What will surely work in Singh's favour is his image—honest, squeaky-clean and transparent. His friends talk about his days in the Opposition when his house at 19, Safdarjang Road, would be leaking and the men from the municipality wouldn't come to repair it for days. But he never pulled his rank. It is this sterling quality—Mr Clean's Mr Clean that gives him the moral authority over his critics. It gives him the strength to put his foot down when push comes to shove.

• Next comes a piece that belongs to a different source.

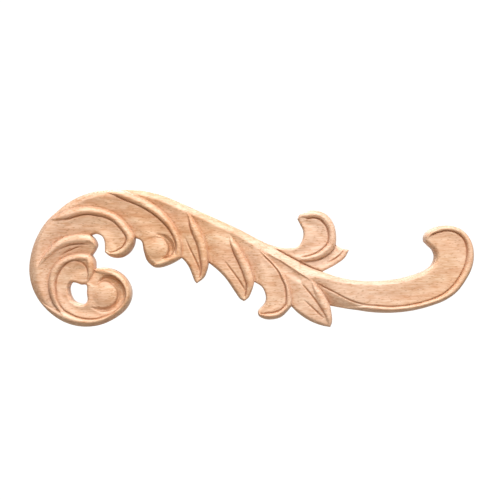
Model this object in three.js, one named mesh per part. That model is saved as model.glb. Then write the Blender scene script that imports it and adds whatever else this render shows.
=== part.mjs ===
// Carved acanthus scroll: one piece of pale hardwood, sawn to its outline, carved on the front
// and left flat on the back, where it is glued and pinned to a door, a frieze or a mantelpiece.
// Millimetres. X runs along the scroll, Z is up, and the carved front looks along -Y.
// The origin lies on the flat back, at the middle of the outline.
import * as THREE from "three";

// Driving sizes
const LENGTH = 330; // over the whole scroll
const FACE = 12; // from the back to the plain surface of the leaves
const RIM_RISE = 1.9; // how far a full rim stands over the leaf it borders
const STEP = 2.4; // how far a leaf dips where it goes under the rim of the next one
const STEM_STEP = 4.5; // how much lower than the stem the upper curl and its spur lie
const GROOVE_DEPTH = 1.2; // the V-cut inside every rim
const BEVEL_SLOPE = 1.7; // fall of an edge for each millimetre of its breadth
const DEEPEST_BEVEL = 5; // what a broad edge falls at most, so that a sawn wall is left below
const HOLLOW_DEPTH = 4.5; // the gouged hollows beside the eye and the knob

// The drawing of the scroll is laid out in thousandths of its length, across and up from the middle.
const UNIT = LENGTH / 1000;
const FULL_RIM = 16; // breadth from which a rim has its whole height
const STEP_REACH = 17; // how far from a rim the next leaf has risen again
const GROOVE_HALF = 2.6; // half the breadth of a groove
const FULL_HOLLOW = 12; // half breadth from which a hollow has its whole depth
const FOOT = 0.8; // depth of the cut at the foot of a rim, as a share of a full groove
const FOOT_HALF = 4; // how far that cut reaches from the foot
const CREST = 1.2; // over one, so that a rim is highest nearer its groove than its edge
const CHAMFERED = 1.5; // how much a bare edge rounds off: one would be a plain chamfer
const ROLLED = 0.5; // how much more a full rim rolls over than a bare edge

// Fineness of the carving's mesh, in the drawing's thousandths
const ALONG = 7.2; // between points along an edge
const FILL = 13; // between points on a plain surface
const CLEAR = 2.1; // least distance between two points
const LIP = 1.1; // the top and the foot of a step lie this far on either side of it
const NARROW = 4; // a rim or bevel no broader than this has no row of points at its inner side
const BROAD = 8; // a rim broader than this has rows along its crest and across its groove too

// Edges, clockwise round the scroll, so that the wood they border lies on their right hand.
// A knot is [across, up, breadth of the rim, breadth of the bevel]. `shown` says which knots lie
// on the outline. The others run over the face, where the leaf in front steps down to the next.
// Between the knots `grooved`, a groove follows the inside of the rim. All the wood on the left of
// an edge that `sinks` lies lower by that much, and an edge `behind` another stops where it meets it.
const BACK = {
  shown: [0, 36],
  knots: [
    [-352, -23, 8, 3], [-334, -21, 14, 4], [-309, -26, 14, 4], [-286, -42, 13, 4],
    [-272, -66, 13, 4], [-271, -89, 14, 4], [-282, -113, 15, 8], [-304, -133, 16, 12],
    [-334, -148, 16, 14], [-367, -154, 18, 15], [-403, -150, 22, 16], [-437, -135, 20, 16],
    [-469, -107, 7, 17], [-491, -71, 0, 20], [-500, -31, 0, 22], [-496, 10, 0, 18],
    [-483, 48, 0, 16], [-462, 82, 0, 16], [-430, 113, 0, 16], [-394, 136, 0, 15],
    [-349, 151, 0, 13], [-295, 155, 0, 11], [-250, 153, 0, 12], [-205, 143, 0, 14],
    [-160, 125, 0, 15], [-115, 105, 0, 15], [-70, 85, 0, 15], [-25, 64, 0, 16], [15, 43, 0, 18],
    [42, 31, 0, 10], [74, 23, 0, 3], [94, 24, 0, 3], [109, 30, 0, 3], [117, 45, 0, 3],
    [118, 62, 0, 3], [112, 75, 0, 3], [105, 89, 0, 3],
  ],
};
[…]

This moral altitude also allows Singh to use the ultimate ace up his sleeve—his ace of hearts. His thrones have always been chairs he can walk away from. He threatened to resign more than once during his stint in Planning Commission, once when the then prime minister Rajiv Gandhi called Planning Commission members "a bunch of jokers". He did it twice when he was FM; the first time within months of taking over when Rao asked him to partially roll back the hike in fertiliser prices, and the second when it was leaked that the jpc report on the Harshad Mehta scam had indicted him. Many perceive that his resignation outbursts have do with his being an extremely emotional person. But others who know him well see it as win-win strategy. Not a bluff to be called, but the ball sent with a shrug to the other side's court.

At the moment, the economic winds are favouring Dr Singh. In 1991, when he became the finance minister, the economy was nearly bankrupt and there were few options available. So, the country had to pop some bitter pills.Today, the economy is in good shape, GDP growth is robust, forex reserves are surging, inflation is low, and all this will allow his government to even increase subsidies and absorb lower disinvestment proceeds (see Red Curry Feels Good). And as for the realpolitik minefield that the country's 14th prime minister will have to negotiate—unusual situations require unusual men. In this case, it's just as well that India's got a political helmsman with no political ambitions.